At the rally, the blue, red and white flame, the FN’s historic logo, was nowhere to be seen. Even the words “Front National” had deserted the posters, which were instead plastered with “in the name of the people” slogans beneath Marine’s name and large smile. But everyone wears a blue rose at the buttonhole. “It’s the synthesis between the left’s rose and the right’s blue colour”, Pfeiffer said. “The symbol of the impossible becoming possible.” So, neither left nor right? I ask, echoing Macron’s campaign appeal. “Or both left and right”, Pfeiffer answered with a grin.

This nationwide rebranding follows years of efforts to polish the party’s jackass image, forged by decades of xenophobic, racist and anti-Semitic declarations by Le Pen Sr. His daughter evicted him from the party in 2015.

Still, Le Pen’s main pledges revolve around the same issue her father obsessed over - immigration. The resources spent on "dealing with migrants" will, Le Pen promises, be redirected to address the concerns of "the French people". Unemployment, which has been hovering at 10 per cent for years, is very much one of them. Moselle's damaged job market is a booster for the FN - between 10 and 12 per cent of young people are unemployed.

Yet the two phenomena cannot always rationally be linked. The female FN supporters I met candidly admitted they drove from France to Luxembourg every day for work and, like many locals, often went shopping in Germany. Yet they hoped to see the candidate of “Frexit” enter the Elysee palace in May. “We've never had problems to work in Luxembourg. Why would that change?” asked Bertrand. (Le Pen's “144 campaign pledges” promise frontier workers “special measures” to cross the border once out of the Schengen area, which sounds very much like the concept of the Schengen area itself.)

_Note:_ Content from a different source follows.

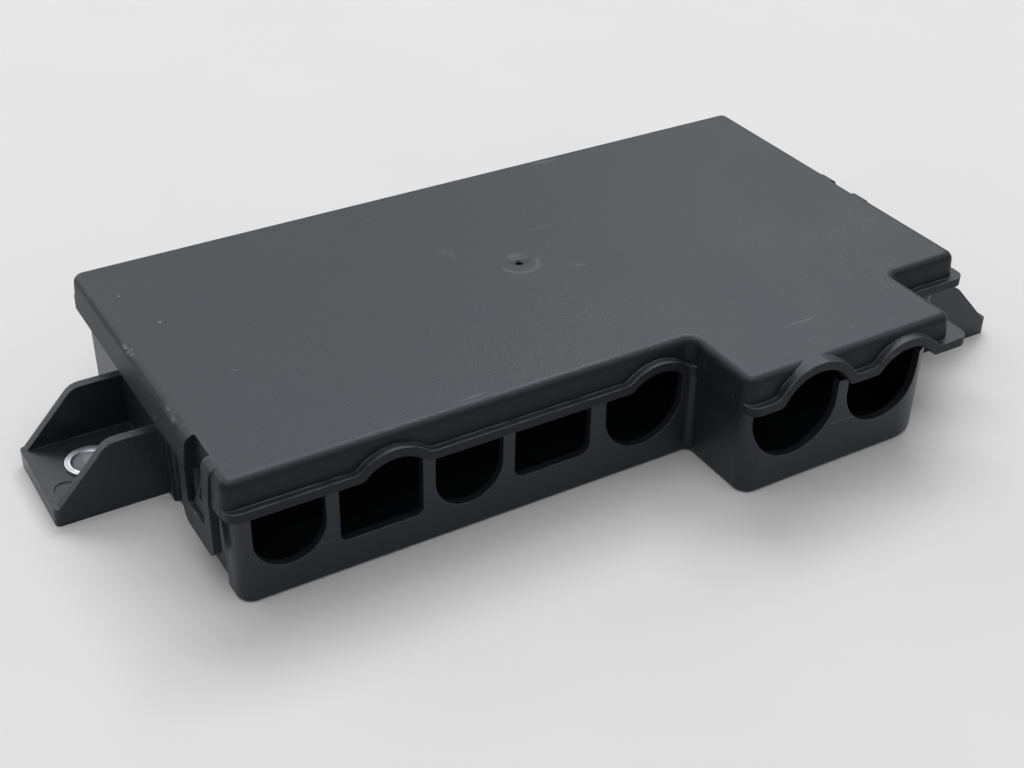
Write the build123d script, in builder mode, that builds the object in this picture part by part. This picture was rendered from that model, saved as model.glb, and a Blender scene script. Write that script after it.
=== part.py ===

Grégoire Laloux, 21, studied history at the University of Metz. He didn't believe in the European Union. “Countries have their own interests. There are people, but no European people,” he said. “Marine is different because she defends patriotism, sovereignty, French greatness and French history.” He compared Le Pen to Richelieu, the cardinal who made Louis XIV's absolute monarchy possible:  “She, too, wants to build a modern state.”

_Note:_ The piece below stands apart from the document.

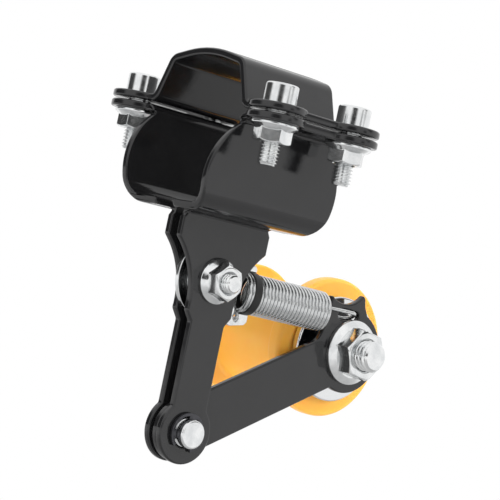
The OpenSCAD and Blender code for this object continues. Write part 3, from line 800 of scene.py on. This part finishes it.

French populists are quick to link the country's current problems to immigration, and these FN supporters were no exception. “With 7m poor and unemployed, we can't accept all the world's misery,” Olivier Musci, 24, a grandchild of Polish and Italian immigrants, told me. “Those we welcome must serve the country and be proud to be here.”

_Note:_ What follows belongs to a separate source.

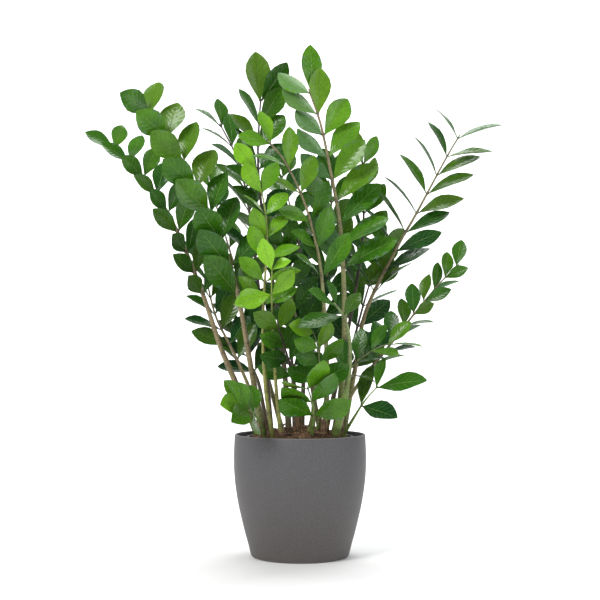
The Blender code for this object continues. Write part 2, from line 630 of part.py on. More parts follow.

Lola echoed this call for more assimilation. “At our shopping centre, everyone speaks Arabic now," she said. "People have spat on us, thrown pebbles at us because we're lesbians. But I'm in my country and I have the right to do what I want.” When I asked if the people who attacked them were migrants, she was not so sure. “Let's say, they weren't white.”

Trump promised to “Make America Great Again”. To where would Le Pen's France return? Would it be sovereign again? White again? French again? Ruled by absolutism again? She has blurred enough lines to seduce voters her father never could – the young, the gay, the left-wingers. At the end of his speech, under the rebranded banners, Philippot invited the audience to sing La Marseillaise with him. And in one voice they did: “To arms citizens! Form your battalions! March, march, let impure blood, water our furrows...” The song is the same as the one I knew growing up. But it seemed to me, this time, a more sinister tune.